I’m not a horseman/-woman by any stretch. But I have ridden enough to have been on the back of a horse while it stepped through loose rocks on a narrow ledge along a canyon wall. The horse knew more than I did about where it was safe to put our weight. But it isn’t easy giving over to the animal. To the wisdom of a corporal body that speaks a language that our conscious brain doesn’t understand. Expect perhaps sometimes in translation – via metaphor – but by then it is too late.
I wonder if better relationships with/among animals mean a less constrained relationship with one’s self? If it fosters respect for non-rational wisdom? I’m also wondering if this is related to the calm so many people who tend gardens regularly feel. Proselytize about?
Today is the first day of summer vacation. And the longest day of the year. From here this part of the world leans towards darkness again. And I am thinking I have a serious vitamin D deficiency. And have to become much more conscious – and diligent – about the details of my life.

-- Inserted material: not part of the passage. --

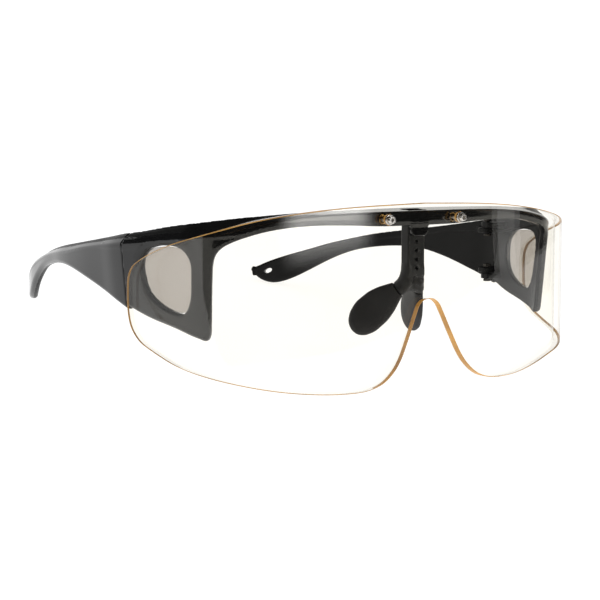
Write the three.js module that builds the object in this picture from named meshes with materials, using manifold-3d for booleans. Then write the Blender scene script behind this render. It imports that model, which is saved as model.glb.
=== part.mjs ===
// Wraparound protective shield eyewear: a thick clear shield screwed to a glossy front frame,
// tinted side windows, two folding temples and a height-adjustable nose bracket.
//
// Units are millimetres, +Z is up. The pieces are drawn as the eyewear is worn: X across the face,
// Y from the front of the shield back towards the ears, Z up from the height of the shield screws.
// The group that holds them is then pitched so that the shield and both temple tips stand on Z = 0.
import * as THREE from "three";
import { mergeVertices } from "three/addons/utils/BufferGeometryUtils.js";
import Module from "manifold-3d";

const wasm = await Module();
wasm.setup();

const rad = THREE.MathUtils.degToRad;

// ---------- driving dimensions ----------

const GAP = 0.3; // clearance between neighbouring pieces
const PITCH = rad(7.28); // from the worn attitude to standing on a table

// Plan of a wraparound surface: a wide arc, a tight corner and a straight leg that leans outwards.
const SHIELD_PLAN = { radius: 280, cornerX: 71.2, corner: 21, lean: rad(12), front: 0 };
const FRAME_PLAN = { radius: 277.1, cornerX: 65, corner: 22, lean: rad(13), front: 2.9 };

const SHIELD_THICK = 2.6;
const SHIELD_END = 113.3; // length of half the shield, measured round its plan
const SHIELD_TOP = [
  [0, 5.25], [30, 4.35], [50, 2.8], [68, 0.2], [86, -4.3], [100, -8.6], [107.5, -11.9], [111.2, -14.4],
  [112.9, -17.4], [SHIELD_END, -21.5],
];
const SHIELD_BOTTOM = [
  [0, -26.7], [2.2, -27.1], [4.1, -28.5], [5.6, -31.1], [9.5, -39], [13.3, -46], [16.4, -49.8], [21, -53.2],
  [27, -55.1], [36, -55.6], [48, -55], [61, -53.2], [77, -49.4], [91, -45.2], [101, -41.5], [108, -38.1],
  [111.6, -34], [113, -29.6], [SHIELD_END, -25.5],
];

// The lower middle of the shield comes forward of the upright, fading out towards its sides.
const SHIELD_BELLY = { slope: 0.085, below: -4, from: 30, to: 72 };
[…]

I was looking at the department of health’s guidelines for hygiene. And even though hygiene is defined as “conditions or practices conducive to maintaining health and preventing disease” the guidelines are exclusively about washing one’s body, hands, teeth, hair, food. As though health would be maintained if someone were in a constant state of quasi-sterility with fresh breath. No mention of social contact (except to wash your hands and not sneeze on others), of nutrition, or stress reduction. Laughter?
I am asking myself a lot these days: Am I healthy?
I think today I am going to make my own list of good hygiene practices, based on my own definition of health.
Laughter is one. Running at the lake is another.
Right now: heading to the physiotherapist to deal with this sticky achilles.